The 49-year-old admits Hull will “be short” in some areas at The Den, not through fresh injuries but through sheer fatigue. Darko Gyabi is a doubt for the trip to south London, and others are still building back from recent layoffs.

“We gave everything [on Friday],” Jakirovic said. “We could play better, in some situations make better decisions. We have shown some video clips of what we need to improve, where we need to handle some situations, especially when [Barry] Bannan comes.

“I hope we will fix these things and have an even better performance in terms of in possession.”

The message is clear: the first leg was not a ceiling, it was a baseline. Hull want more control, more composure, and sharper decision-making in the final third.

“We have some positions we are short – no injuries, there is fatigue. A lot of players have come back from injuries and now must give everything. We are trying to find the best of what we have right now. It’s very important who might come on after 60 or 70 minutes as you might need them to play 120.

“We will 100% have some chances, we have to use them.”

In a tie this tight, the bench might decide it. One run, one fresh pair of legs, one moment.

Keeping his cool in the cauldron

If The Den is known for anything, it is noise and needle. This will not be a gentle evening in south London.

Jakirovic missed Hull’s final-day clash with Norwich due to a touchline ban and knows how quickly emotion can spill over. On Monday, he insists, that cannot happen.

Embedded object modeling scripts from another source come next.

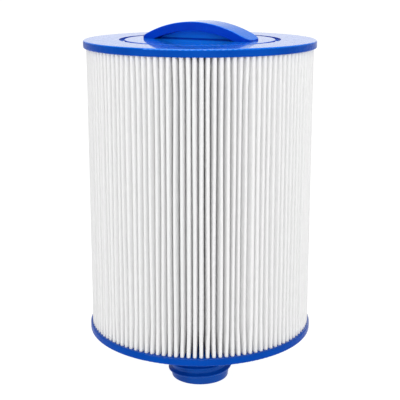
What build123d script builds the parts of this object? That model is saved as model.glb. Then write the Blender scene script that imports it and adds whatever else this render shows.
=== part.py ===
"""A pleated filter cartridge with a fixed top handle and a threaded outlet, in millimetres.

The origin is the bottom centre of the threaded fitting, +Z points up through the cartridge,
and the long side of the handle lies along X.
"""

from build123d import *
import os
from math import cos, radians, sin, sqrt

os.makedirs("parts", exist_ok=True)

# Driving dimensions: the whole cartridge
body_height = 196.0  # lower face of the bottom cap to the upper face of the top cap
cap_diameter = 152.0
bottom_cap_undersize = 1.2  # the bottom cap is this much smaller across than the top cap
cap_thickness = 5.0
cap_edge_round = 1.0
cap_lip = 1.4  # bottom cap's margin outside the pleats
potting_depth = 2.2  # how deep the pleat ends are cast into each cap

# Driving dimensions: pleated sheet
pleat_count = 115
sheet_thickness = 0.5
outer_fold_radius = 0.9  # to the middle of the sheet
inner_fold_radius = 0.375
seam_angle = 90.0  # the sheet's two ends meet at the back, +Y
seam_edge_trim = 1.6  # how far those two free edges stop short of the folds
seam_strip_depth = 13.0

# Driving dimensions: core
core_diameter = 54.0
core_wall = 2.5
core_gap = 0.5  # between the core and the inner folds
window_columns = 10
window_width = 9.0
window_height = 6.0
window_pitch = 9.0
window_margin = 7.0  # solid length of core left beyond each cap's inner face

# Driving dimensions: plate with the handle
plate_diameter = 98.3
groove_width = 3.65
groove_depth = 1.2
flange_grip = 3.0  # how far the plate's flange reaches under the cap's lip
plate_edge_round = 0.4
skirt_length = 14.0
skirt_wall = 2.0
skirt_clearance = 0.2
handle_length = 77.0
handle_rise = 11.8
handle_end_step = 1.0
handle_width = 21.0
handle_corner_round = 5.0  # seen from above
strap_thickness = 5.8
pocket_length = 58.0
web_thickness = 3.0
handle_edge_round = 0.8

# Driving dimensions: threaded fitting
neck_length = 38.0
neck_root_diameter = 40.0
neck_wall = 4.25
bore_chamfer = 0.8
pilot_step = 0.3  # the plain band at the lower end is this much inside the neck
pilot_length = 2.6
pilot_round = 0.6
thread_pitch = 5.6
thread_height = 2.1
thread_base_width = 4.4
thread_crest_width = 1.6
thread_bite = 0.4  # how deep the ridge's root is sunk into the neck
thread_relief = 5.0  # plain neck between the thread and the cap
thread_start_angle = 185.0  # where round the neck the first turn begins
fitting_flange_diameter = 80.0
spigot_length = 12.0
spigot_wall = 2.0
spigot_clearance = 0.2

# Levels, from the bottom of the fitting up
cap_floor = neck_length
cap_top = cap_floor + body_height
sheet_bottom = cap_floor + cap_thickness - potting_depth
sheet_top = cap_top - cap_thickness + potting_depth
flange_thickness = cap_thickness - potting_depth - groove_depth
fitting_flange_bottom = sheet_bottom - flange_thickness
plate_flange_top = cap_top - groove_depth

# Radii worked out from the driving dimensions
cap_radius = cap_diameter / 2
bottom_cap_radius = cap_radius - bottom_cap_undersize / 2
pleat_outer_radius = bottom_cap_radius - cap_lip
core_radius = core_diameter / 2
core_bore_radius = core_radius - core_wall
pleat_inner_radius = core_radius + core_gap
plate_radius = plate_diameter / 2
groove_radius = plate_radius + groove_width
plate_flange_radius = groove_radius + flange_grip
skirt_radius = core_bore_radius - skirt_clearance
spigot_radius = core_bore_radius - spigot_clearance
neck_root_radius = neck_root_diameter / 2
pilot_radius = neck_root_radius - pilot_step
bore_radius = neck_root_radius - neck_wall
fitting_flange_radius = fitting_flange_diameter / 2

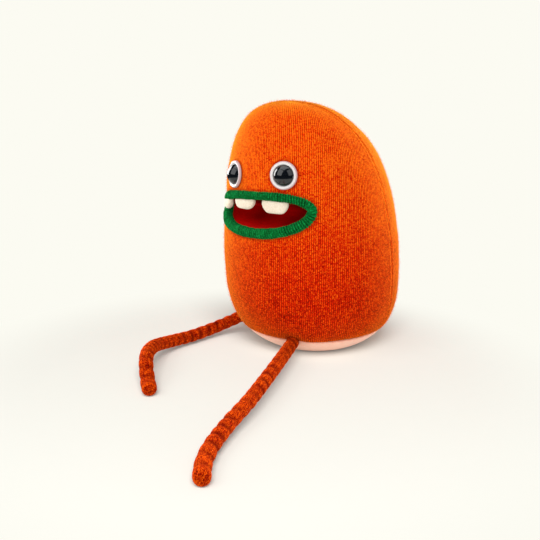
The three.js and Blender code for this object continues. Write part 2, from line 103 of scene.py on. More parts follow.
EYE_SPOTS = {
    "right": {"angle": -24.5, "lip_gap": 0.3},
    "left": {"angle": 21.3, "lip_gap": 1.4},
}
EYE_RADIUS = 9.8
EYE_DOME_HEIGHT = 6.4
EYE_RIM_RADIUS = 13.1
EYE_RIM_HEIGHT = 2.6
EYE_RIM_EDGE = 1.1
EYE_RIM_BROW = 2.1
EYE_RIM_FLOOR = 1.3
EYE_RIM_CREST = 1.5
EYE_SHANK_RADIUS = 2.5
EYE_SHANK_LENGTH = 9
EYE_SINK = 0.6
EYE_BRIM = 0.3
RIM_PRESS_REACH = 6
RIM_PRESS_DEPTH = 15
FIT_GAP = 0.3
LEG_RADIUS = 6
LEG_TIP_RADIUS = 6.6
HIP_PIVOT = 15
LIFT_PIVOT = 35
LEG_ROOT_DEPTH = 2.5
SIDE_SEAM_ANGLE = 98
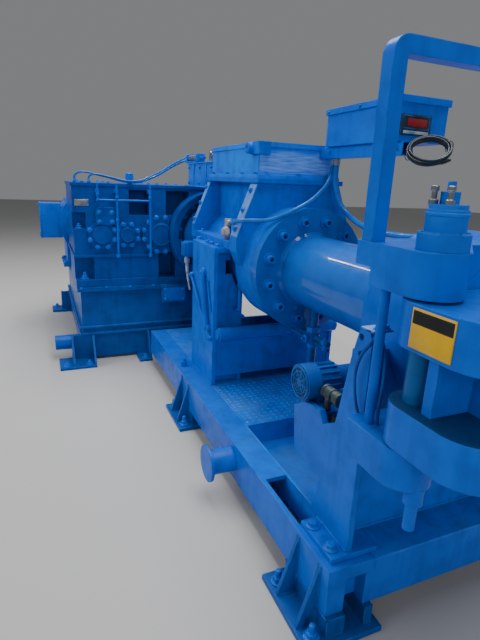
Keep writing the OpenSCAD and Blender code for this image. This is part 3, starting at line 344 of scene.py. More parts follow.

“It’s very important to keep our heads, including me and my staff. I have had experience this season,” the Bosnian said. “My target for now is I must stay calm, no matter what happens on the pitch, stay focused and try to help the team and staff.”

He believes his time coaching in Turkey has hardened him for nights like this.

“We have amazing experience. In Turkey, when you go to Galatasaray, Fenerbahce or Besiktas, you can’t hear anything – not even the referee’s whistle.

“We must remember, it is 11 v 11 – those in the stands cannot play.”

The Den will roar. Millwall will feed off it. Hull, their manager insists, must not.

A shadow over the other semi-final

Whoever survives the noise and nerves on Monday will face Southampton or Middlesbrough at Wembley on 23 May. That tie has already been dragged into controversy after Southampton were charged by the EFL over allegations they spied on a Middlesbrough training session before Saturday’s goalless first leg.

Jakirovic watched the fallout and felt for Boro boss Kim Hellberg.

“It’s not good. I completely understand Kim,” he said. “I saw [Hellberg and Saints boss Tonda Eckert] shake hands. It was very cold.

“It’s not fair play. It’s not good for the image of the league. You are in the headlines in every country. I completely understand Middlesbrough and their coach.”

He likened the reports to something out of a James Bond film, yet stopped short of calling for a specific punishment.

“It’s a big call, a big decision. I don’t know the rules.”

While that saga rumbles on, Hull’s world shrinks to a single night in south London. No espionage, no subplots, just a team that started the season under an embargo, now two wins from the Premier League.

Crazy? Maybe. But this is exactly the kind of madness clubs spend years chasing.